In retrospect, restraining the pigs might have been a smarter idea, as it would have given me more control and less chance something like that chase with the pig with the applicator banging around her face while she ran. On the other hand, cornered pigs are not happy pigs – they know full well there’s nothing good in it for them, and trying to catch the ear and hold it still might have been the challenge. So, in the end, I’ll probably do it over the feed bowls again next year, but maybe feed in a smaller space, rather than the open paddock, so that I limit the escape routes. On the upside, I feel better about the tagging process than before I started. The pigs really only reacted to the tag application for a brief moment (except for pig #2), and were back in their feed bowls within a second or two after I’d tagged them. They seem oblivious to the tags now. It really does seem much like when my daughters got their ears pierced.
I kept an eye on the pig that got tagged second for a day or two. I think her ear was a little tender (what a surprise) because she wouldn’t let me touch it, but there’s no seeping or swelling, so I think she’s OK, and this morning I was able to lift her ear to check the underside before she pulled away from me. I found out after the fact that infection is quite common with tagging, and that there’s yet another gadget you can buy that lets you remove the tag to treat infection if need be. They certainly don’t mention that on the Pig Trace website either.
Further research also elicited the little gem that I should have figured out for myself – ti’s smart to write down the tag numbers somewhere before you tag the pigs, or right when you do it, because they get muddy pretty fast and therefore illegible. Now that my pigs have been wearing their earrings for a couple of days, I can see why. Or rather I can’t see – the numbers have been covered in mud.
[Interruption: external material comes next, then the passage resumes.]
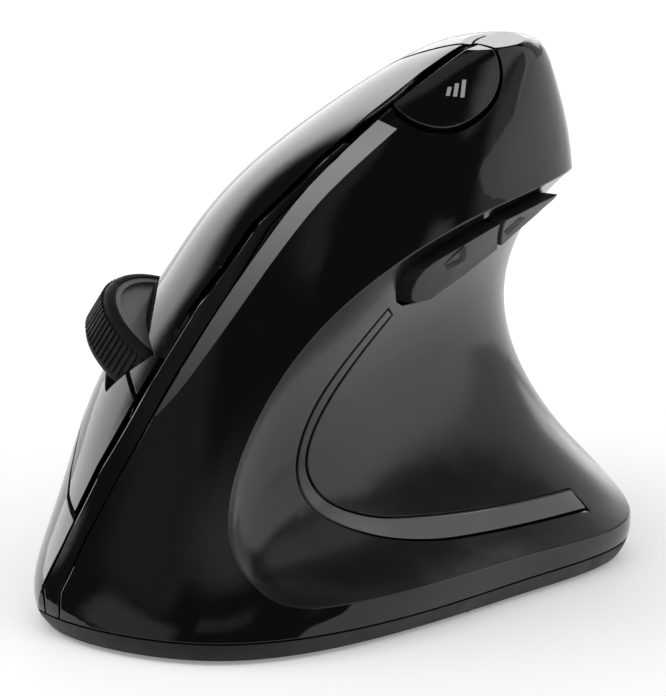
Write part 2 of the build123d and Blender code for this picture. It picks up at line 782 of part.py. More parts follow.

The young chickens got some jewellery this weekend too – and seem to be keeping theirs much cleaner than the pigs. A partial solution to my flawed plan to keep track of the different generations of chickens in my layer flock involves coloured leg rings. I was a little daunted by ringing the main flock (50 birds) so we decided to ring the young birds – only 9. Younger daughter and I whipped through that task just after dusk when the birds were sleepy and were done in 5 minutes. No website, no video, no infection risks, no adrenaline surge (at least for us, maybe for the birds).
So, anklets and earrings – the youngsters are growing up.